I fell down the stairs recently. Actually, I fell down an escalator. Going down. Near the bottom. I didn’t expect to fall. I travel down escalators all the time, lugging a garment bag with my briefcase balanced on top. Like I did this time. The briefcase fell (poorly secured, I admit). When I stooped to retrieve said briefcase, said garment bag fell the other way. I followed. I’m sure I looked silly. I looked around. Nobody saw me. I think.

I didn’t expect to fall, but I should have had. Especially balancing two bags. There’s a reason why building signs suggest you take an elevator if you’re pushing a stroller or lugging luggage. Apparently.

A few hours after my ignominious if anonymous fall, the heels of my hands hurt where I broke my fall. My left hip hurts. My elbow hurt for a while; it doesn’t hurt now. Thanks for your concern.

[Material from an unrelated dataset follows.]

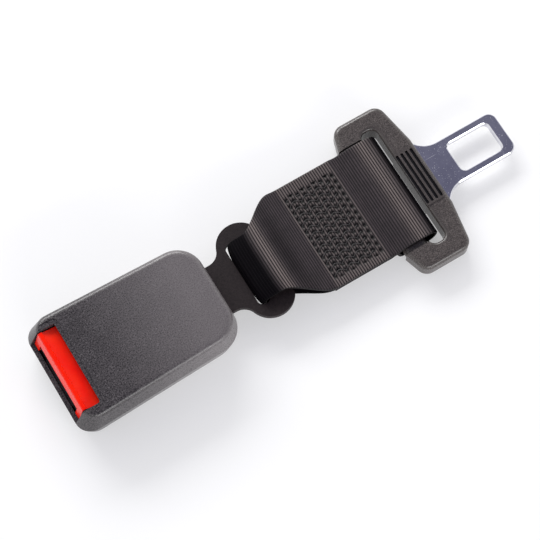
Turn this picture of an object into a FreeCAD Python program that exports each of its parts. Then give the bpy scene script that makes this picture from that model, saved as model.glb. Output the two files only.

My escalator bête noire was at a hotel. In Atlantic City. I was there at my company’s national sales conference. I told the salespeople that a correction is coming. I was talking about the markets, especially equities. We’ve been in a bull market — even if it is the most hated — for eight years now. It’s time for a correction.

When it comes, will you be prepared? Will your clients be prepared? Have you educated them about market cycles? Did they pay attention to your lecture?

My guess is that they didn’t really listen. Clients may be great people, but consumers in general — even well-educated, relatively sophisticated consumers — are not as bright as we think they are. Or perhaps more important, as some anti-regulation members of the financial services industry argue they are.

One example. At the national sales meeting, one salesperson cornered me, asking, “Aren’t you the editor of Investment Advisor?” I admitted to being said editor. He then told me he’d come into a sum of money — $300,000 — and wanted my advice as to where to invest it. I hope he was just asking a lot of people who he thought were smart about money and then he’d ask a professional. I said I was not an investment advisor. Then I asked him what his goal was for this windfall.

His answer? “Wow! That’s a good question. I hadn’t thought of that.” Then he said, “I guess retirement.” I told him what I tell anybody who asks me for “investment advice.” “Don’t try to beat the market. Invest most of your money in low-cost index mutual funds or ETFs. Diversify the rest of your holdings. Don’t time the market.” Etc.

Those who denigrate robo-advisors say they won’t survive a market downturn. I don’t believe that’s true. Those who denigrate robo-advisors say they’ll never replace human advisors. I’m not so sure that’s true. I think they will replace many human advisors. For one thing, robos can learn. And as they attract more people, they will learn faster.

For me, advisors are best at educating and motivating clients to act in their best interests. I think if you’re not doing that, if you aren’t well-versed in the “psychographics” of your clients, as Anil Arora of Envestnet | Yodleee put it in an interview for this month’s cover story, then maybe you should be replaced. Providing education and motivation, and seeing the connection between disparate parts of clients’ financial lives and making them work together to meet their goals, is what good human advisors do. It will also allow them to charge the fees that are much higher than robos. (I also think you should move away from charging an AUM fee, since you don’t control the direction of the markets. As Jud Bergman of Envestnet mentioned in an interview for the cover story, the most successful RIAs are charging some kind of flat fee for their services.)

Some day you will fall, if you haven’t already. I hope you aren’t hurt too badly. I hope you’re not too embarrassed. You can take all sorts of precautions against falling, but you will fall. The question is not how you keep yourself from falling again. The question is how you prepare in advance for that fall — good planning — and for how you’ll recover after falling. Good luck. I’m making an icepack for that hip.